Today Travis is an anti-bullying advocate, it’s his full-time job. I wanted to know if how he talks about bullying has changed since 2007.
“My message has varied slightly, based on what I’ve learned and how important it is that we talk about bullying in a certain way. We don’t address people as bullies; we say they are people who bully, because bullying is simply behaviour, and behaviours can change. But if we label somebody a bully, that means that’s who they are, that’s what they need to be, and people try to live up to expectations, people try to live up to those labels, unfortunately.”
The same goes for the person being bullied. When someone is bullied, we shouldn’t label them as a victim and they don’t need to define themselves that way. We need to isolate the experience.
“But my message is still the same, that one person can make a difference, one person can save somebody, and we need to continue to talk about bullying openly and freely, and not be scared to address the issues that happen to us.
This is really the idea behind Pink Shirt Day—keeping the conversation about bullying active and letting everyone know they have allies and people to turn to. It’s as simple as going up to someone and saying, “I’m here for you and am ready to listen to you.” Having an open ear reminds people they are not alone and they have people who support them.

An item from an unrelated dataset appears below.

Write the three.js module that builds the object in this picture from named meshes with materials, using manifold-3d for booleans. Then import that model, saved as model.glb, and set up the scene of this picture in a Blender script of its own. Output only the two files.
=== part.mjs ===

I post about Pink Shirt Day on my social media accounts. Sometimes the day gets criticized or receives comments such as, “Why is Pink Shirt Day one day? Why can’t we talk about bullying every day?” I asked Travis what he says to people when he gets these questions.
“I say the goal is to make Pink Shirt Day every day, but that’s not up to me. That’s up to them. It’s up to teachers, and it’s up to community leaders to make the choice that they will address bullying in their schools, in their communities. That’s the only way. Research shows that bullying prevention education is great for schools. When we educate youth to deliver the message to other youth, that’s when we see our strongest results.”
Travis believes that once every student, teacher, and community leader steps up and says “enough is enough” that’s when we’ll make every day Pink Shirt Day. Everyone needs to help make it stop.
It can be hard, though, to stand up for what you believe in, or stand up for others you see being bullied. Travis gave me some good advice on what we can do if we find ourselves in that situation.
“If you see someone being bullied online, or face to face, it’s not necessarily meaning you have to step up for that person in that moment and shut those kids down. You can go and get a teacher. That can be just as helpful as standing up directly.”
I share Travis’s story as often as I can when I’m speaking to groups of students and educators. For me, it really is one of the best examples I’ve come across that shows that what seem like the smallest things can make the biggest difference. As Travis says, “It’s the little acts, the simple acts of kindness that can make the world of difference. With Pink Shirt Day, we never set out to change the world; we just set out to help somebody.”
Pink Shirt Day is always the last Wednesday of February – in 2019, that’s February 27. There are many ways to get involved and show your support. Consider any (or all) of the following actions you can take…on Pink Shirt Day…and everyday.
- Wear pink.
- Use the hashtags #PinkShirtDay and #PinkItForward, tag @pinkshirtday on Twitter, Instagram and Facebook.
- Be positive force wherever you are – at school, at work and online.
- Be an upstander, not a bystander. If you witness an act of bullying, say something, do something.
- Take bullying seriously. 1 in 5 Canadian teens are bullied and 7 in 10 are cyber-bullied.